S’en suit une conversation alimentée par le chatbot, le but étant de ne pas s’embêter avec les discussions superficielles des débuts mais de se contenter de prendre la main une fois le premier rendez-vous fixé.

Si l’usurpation d’identité est interdite sur les applications, l’utilisation de chatbot pour écrire à notre place n’est pas encore clairement encadrée alors que la pratique pourrait s’apparenter à de la manipulation. La journaliste Louise Cognard a testé l’une de ces IA et le résultat est plutôt glaçant…

Selon un sondage réalisé par Happn auprès de 1 065 célibataires (femmes et hommes), une personne sur trois utilisant cette application aurait déjà fait appel à une intelligence artificielle pour draguer en ligne.

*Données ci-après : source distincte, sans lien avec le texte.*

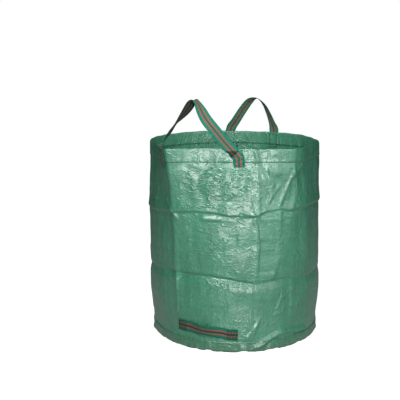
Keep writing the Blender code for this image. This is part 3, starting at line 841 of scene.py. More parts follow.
def webbing_material(name, edge, stripe, between, painted_light_share):
    """Woven webbing with two stripes, by its UV map: across in metres, then along."""
    n = Nodes(bpy.data.materials.new(name))
    flat = n.uv_place()
    across = n.add("ShaderNodeSeparateXYZ", {"Vector": flat}).outputs["X"]
    aside = n.math("ABSOLUTE", n.math("SUBTRACT", across, WEBBING_WIDTH / 2))
    colour = n.ramp(n.math("DIVIDE", aside, WEBBING_WIDTH / 2),
                    (0.0, between), (0.15, between), (0.19, stripe), (0.45, stripe),
                    (0.49, edge), (0.96, edge), (1.0, tinted(edge, 0.7)))
    weave = n.math("MULTIPLY", n.wave(flat, 160.0, "Y"), n.wave(flat, 220.0, "X"))
    wear = n.noise(flat, 120.0)
    shade = n.mix(n.math("MULTIPLY", weave, 0.30), colour, tinted(between, 0.5))
    shade = n.mix(n.math("MULTIPLY", wear, 0.18), shade, grey(0.02))
    # A share under 1 mixes the webbing toward near black: painted shade for copies that stand in
    # shade.
    if painted_light_share < 1.0:
        shade = n.mix(1.0 - painted_light_share, shade, (0.006, 0.008, 0.006, 1.0))
    n.give(n.shader, {
        "Base Color": shade,
        "Roughness": 0.78,
        "Specular IOR Level": 0.25,
        "Sheen Weight": 0.08,
        "Normal": n.bump(weave, strength=0.5, distance=0.0006),
    })
    return n.owner


def thread_material(name, colour):
    """Sewing thread, twisted of fine yarns."""
    n = Nodes(bpy.data.materials.new(name))
    twist = n.wave(n.space_place(), 260.0, "DIAGONAL", distortion=2.0)
    n.give(n.shader, {
        "Base Color": n.mix(twist, tinted(colour, 0.6), tinted(colour, 1.3)),
        "Roughness": 0.6,
        "Normal": n.bump(twist, strength=0.4, distance=0.0003),
    })
    return n.owner


def material(key):
    """One of the bag's materials, made once."""
    name = "bag_" + key
    if name in bpy.data.materials:
        return bpy.data.materials[name]
    look = bpy.context.scene.garden_bag
    cloth, edge, stripe = look.cloth_colour, look.webbing_colour, look.stripe_colour
    # A darkened edge colour, used only by the painted shade copies of the webbing.
    painted_shade_edge = tinted(edge, 0.26)
    make, *details = {
        "wall_cloth": (cloth_material, tinted(cloth, 1.0), 0.39, 1.0),
        "hem_cloth": (cloth_material, tinted(cloth, 0.97), 0.41, 1.0),
        # The inside's cloth is paler and brighter than the outside's: painted light for the light
        # that reaches the inside.
        "inner_cloth": (cloth_material, tinted(cloth, (1.95, 1.45, 1.54)), 0.46, 1.0),
        # The bottom sheet's cloth is darker and browner than the wall's: painted shade at the bag's
        # foot.
        "base_cloth": (cloth_material, tinted(cloth, (0.99, 0.80, 0.76)), 0.46, 0.9),
        "webbing_face": (webbing_material, tinted(edge, 1.0), tinted(stripe, 1.0),
                         tinted(edge, 0.62), 1.0),
        # Darker copies of the webbing, painted shade: a darker one for the tipping strap, a
        # near-black one for inner sides and the fold at the front loop's right foot.
        "webbing_low": (webbing_material, tinted(edge, 0.75), tinted(stripe, 0.88), painted_shade_edge, 0.85),
        "webbing_back": (webbing_material, tinted(edge, 0.24), tinted(stripe, 0.42),
                         tinted(painted_shade_edge, 0.4), 0.75),
        "cloth_thread": (thread_material, (0.045, 0.220, 0.130, 1.0)),
        "thread": (thread_material, tinted(look.thread_colour, 1.0)),
    }[key]
    return make(name, *details)


def finish_with(piece, keys, slot_name):
    """Give a piece its materials; the name of the record's slot that they come from is not used."""
    piece.data.materials.clear()
    for key in keys:
        piece.data.materials.append(material(key))


# Stitches

# A kind of stitching: the size that holds its stitches' length, the gap between them, the
# record's slot and the material
ROW = ("row_stitch", 0.0014, "green_thread", "cloth_thread")
BOX = ("box_stitch", 0.0008, "webbing_thread", "thread")
# How thick the threads lie, on the hem, on the other cloth, on the loops and on the strap
HEM_THREAD = 0.0009
CLOTH_THREAD = 0.0011
LOOP_THREAD = 0.0021
STRAP_THREAD = 0.0027
# Straight runs of a box's zigzag, and points along each run
ZIGZAGS = 7
RUN_POINTS = 9
# Columns right round the bag
ALL_ROUND = np.arange(0, 360.1, FIELD_STEP)


def one_stitch():
    """The points and faces of one stitch, 1 long and 1 thick, lying along X."""
    clear_selection()
    bpy.ops.mesh.primitive_uv_sphere_add(segments=6, ring_count=4, radius=0.5)
    seed = bpy.context.object
    edit_all(lambda: bpy.ops.transform.rotate(value=math.pi / 2, orient_axis="Y",
                                              center_override=(0, 0, 0)))
    points = points_of(seed)
    faces = [tuple(p.vertices) for p in seed.data.polygons]
    bpy.data.objects.remove(seed, do_unlink=True)
    return points, faces


def sew(name, runs, kind, thickness, node, body):
    """A row of stitches along runs of points, each run an array of places and of normals."""
    size, gap, slot_name, key = kind
    length = getattr(bpy.context.scene.garden_bag_sizes, size)
    points, faces = one_stitch()
    all_points, all_faces = [], []
    for line, outward in runs:
        travelled = travelled_along(line)
        count = max(1, int(travelled[-1] / (length + gap)))
        pitch = travelled[-1] / count
        for index in range(count):
            goals = [index * pitch + gap / 2, (index + 1) * pitch - gap / 2]
            start, end = picked_along(line, travelled, goals)
            out = picked_along(outward, travelled, (index + 0.5) * pitch)
            reach = np.linalg.norm(end - start)
            ahead = (end - start) / reach
            out = unit(out - ahead * out.dot(ahead))
            side = np.cross(out, ahead)
            base = len(all_points) * len(points)
            all_points.append((start + end) / 2 + points[:, :1] * ahead * reach
                              + points[:, 1:2] * side * thickness + points[:, 2:] * out * thickness)
            all_faces.extend(tuple(base + v for v in face) for face in faces)
    data = bpy.data.meshes.new(name)
    data.from_pydata(np.vstack(all_points).tolist(), [], all_faces)
    data.update()
    piece = bpy.data.objects.new(name, data)
    bpy.context.scene.collection.objects.link(piece)
    clear_selection()
    piece.select_set(True)
    bpy.context.view_layer.objects.active = piece
    bpy.ops.object.shade_smooth()
    finish_with(piece, [key], slot_name)
    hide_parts(node)
    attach(piece, body)
    return piece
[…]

Plus des deux tiers des répondants (64 %) se disent prêts à sauter le pas tandis que 29 % s’y opposent totalement.

Difficile à ce stade de savoir si le recours à l’IA relève d’une future tendance, mais il ne manquera pas de soulever de nouvelles questions éthiques à l’avenir.

*Source : Agence Hello Pomelo
** « Apps de rencontre et données personnelles : « c’est un match ! »
*** Programme informatique qui simule et traite une conversation humaine, écrite ou parlée.